Avoid colour-added tea at any cost, it said while providing tips to identify the harmful brew laced with chemicals yielding the colour of tea.
Colour will not be dispersed when good quality tea is added to cold water. “It is only in hot water that the inherent colour of the tea is dispersed,” the Tea Board’s campaign material said.
On the other hand, colour-added tea changes the colour of cold water into orange-red as soon as it is mixed. This “dangerous” tea also leaves a prominent red stain on a moist cloth or paper and in the palm unlike the good teas, the board said.
According to the Federation of All India Tea Traders’ Association, the menace of adulterated colour-added tea began in Gujarat and spread fast to southern India. “Such teas pose a great health risk but are lucrative for unscrupulous manufacturers and traders,” a spokesperson of the association said.

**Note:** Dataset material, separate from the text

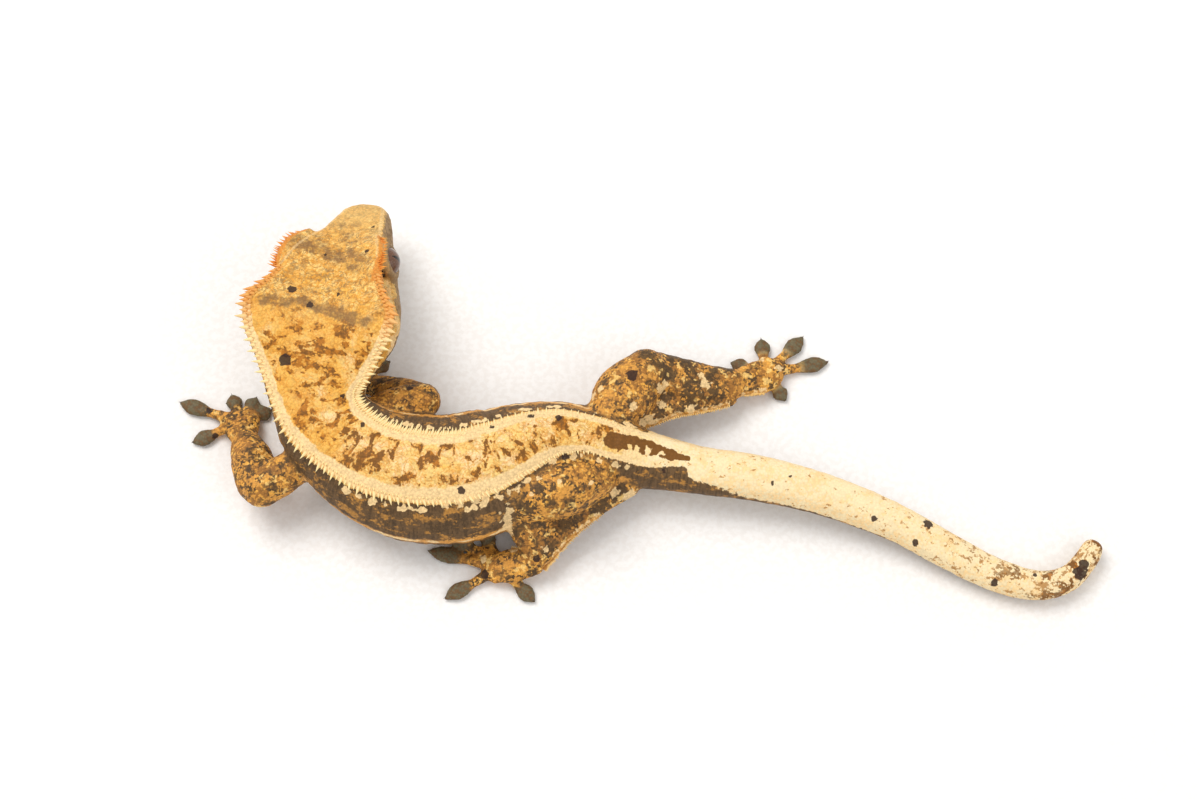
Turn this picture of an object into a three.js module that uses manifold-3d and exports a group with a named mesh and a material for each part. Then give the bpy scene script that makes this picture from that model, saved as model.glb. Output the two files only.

The North Eastern Tea Association (NETA) had written to Commerce and Industry Minister Piyush Goyal in November underlining the need for the Food Safety and Standards Authority of India and the Tea Board to take stringent action against people engaged in the business of adulterated tea. Their modus operandi has led to the decrease in consumption of tea besides bringing ill-repute to the fair name of the tea industry, it said.
The NETA also sought a policy making it mandatory for tea packagers to declare the blend percentage of tea according to the region sourced from.
“We are not against blending of teas of different tea-growing regions. But many packet teas are sold in the market as 100% Assam Tea, though, in reality, Assam Tea is blended with teas of other tea-growing regions,” NETA adviser Bidyananda Borkakoty said.
The consumers had a right to be aware of the kind of tea the packets they buy contain, he added.